The work published by Peter Forster and collegues from University Cambridge in PNAS is based on a phylogenetic network of the about almost completely sequenced 160 SARS-CoV-2 genomes sampled from across the world and stored in the GISAID database, which contained a compilation of 253 severe SARS-CoV-2 genomes. The researchers applied a technique to reconstruct language prehistory to analyse the spread of the SARS-CoV-2 virus.
Comparative analyses of character-based phylogenetic networks suggest that all genomes are closely related and under evolutionary selection in their human hosts, sometimes with parallel evolution events, that is, the same virus mutation emerges in two different human hosts.

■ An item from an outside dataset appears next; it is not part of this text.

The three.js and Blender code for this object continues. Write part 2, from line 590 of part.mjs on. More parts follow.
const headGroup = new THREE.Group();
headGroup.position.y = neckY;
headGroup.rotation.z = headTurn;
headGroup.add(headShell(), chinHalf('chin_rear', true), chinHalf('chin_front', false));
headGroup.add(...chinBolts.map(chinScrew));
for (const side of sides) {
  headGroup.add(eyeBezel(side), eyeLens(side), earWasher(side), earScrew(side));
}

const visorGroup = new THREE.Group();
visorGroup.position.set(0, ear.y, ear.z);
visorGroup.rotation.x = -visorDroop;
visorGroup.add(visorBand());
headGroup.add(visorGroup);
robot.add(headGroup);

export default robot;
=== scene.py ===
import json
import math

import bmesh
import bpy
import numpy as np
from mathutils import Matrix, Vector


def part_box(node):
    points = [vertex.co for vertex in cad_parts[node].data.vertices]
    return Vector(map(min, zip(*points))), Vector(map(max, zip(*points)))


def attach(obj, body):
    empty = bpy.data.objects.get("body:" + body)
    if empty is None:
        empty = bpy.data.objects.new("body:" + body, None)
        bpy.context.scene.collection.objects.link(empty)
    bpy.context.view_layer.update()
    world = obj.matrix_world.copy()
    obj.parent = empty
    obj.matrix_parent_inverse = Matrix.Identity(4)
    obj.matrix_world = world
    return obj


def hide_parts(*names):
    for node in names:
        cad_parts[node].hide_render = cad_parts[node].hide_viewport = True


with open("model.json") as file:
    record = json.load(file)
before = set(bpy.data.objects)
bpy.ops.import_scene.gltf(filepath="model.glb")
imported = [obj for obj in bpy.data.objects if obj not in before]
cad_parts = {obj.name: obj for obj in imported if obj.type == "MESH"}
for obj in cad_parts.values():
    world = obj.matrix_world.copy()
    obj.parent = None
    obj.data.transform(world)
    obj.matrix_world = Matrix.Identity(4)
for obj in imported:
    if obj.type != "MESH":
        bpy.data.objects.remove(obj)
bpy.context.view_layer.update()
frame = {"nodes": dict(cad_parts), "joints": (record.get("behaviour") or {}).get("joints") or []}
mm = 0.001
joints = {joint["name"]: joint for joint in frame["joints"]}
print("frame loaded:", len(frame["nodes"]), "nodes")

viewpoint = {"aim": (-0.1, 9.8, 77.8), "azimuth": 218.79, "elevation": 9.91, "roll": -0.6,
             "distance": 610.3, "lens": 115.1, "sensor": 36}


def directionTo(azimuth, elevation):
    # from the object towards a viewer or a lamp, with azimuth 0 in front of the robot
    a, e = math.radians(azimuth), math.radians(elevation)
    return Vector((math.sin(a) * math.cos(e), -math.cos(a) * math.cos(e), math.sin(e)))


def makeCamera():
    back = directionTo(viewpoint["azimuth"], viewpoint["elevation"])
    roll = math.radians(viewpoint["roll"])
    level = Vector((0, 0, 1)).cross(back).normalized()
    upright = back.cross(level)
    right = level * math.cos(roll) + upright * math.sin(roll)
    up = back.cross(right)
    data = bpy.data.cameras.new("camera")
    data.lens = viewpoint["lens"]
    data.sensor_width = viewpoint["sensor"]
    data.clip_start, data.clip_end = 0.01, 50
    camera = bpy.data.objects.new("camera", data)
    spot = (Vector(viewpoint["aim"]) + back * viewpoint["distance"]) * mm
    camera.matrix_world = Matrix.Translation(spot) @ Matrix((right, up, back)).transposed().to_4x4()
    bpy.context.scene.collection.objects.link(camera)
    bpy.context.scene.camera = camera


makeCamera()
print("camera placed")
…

According to the phylogenetic network analysis, they identified three central variants they named A, B, and C and which have characteristic amino acid changes. A is the ancestral type according to the bat outgroup coronavirus. The A and C types are found in significant proportions outside East Asia, that is, in Europeans and Americans. In contrast, the B type is the most common type in East Asia, and its ancestral genome appears not to have spread outside East Asia without first mutating into derived B types, pointing to founder effects or immunological or environmental resistance against this type outside Asia.
The network faithfully traces routes of infections for documented coronavirus disease 2019 (COVID-19) cases, indicating that phylogenetic networks can likewise be successfully used to help trace undocumented COVID-19 infection sources, which can then be quarantined to prevent recurrent spread of the disease worldwide.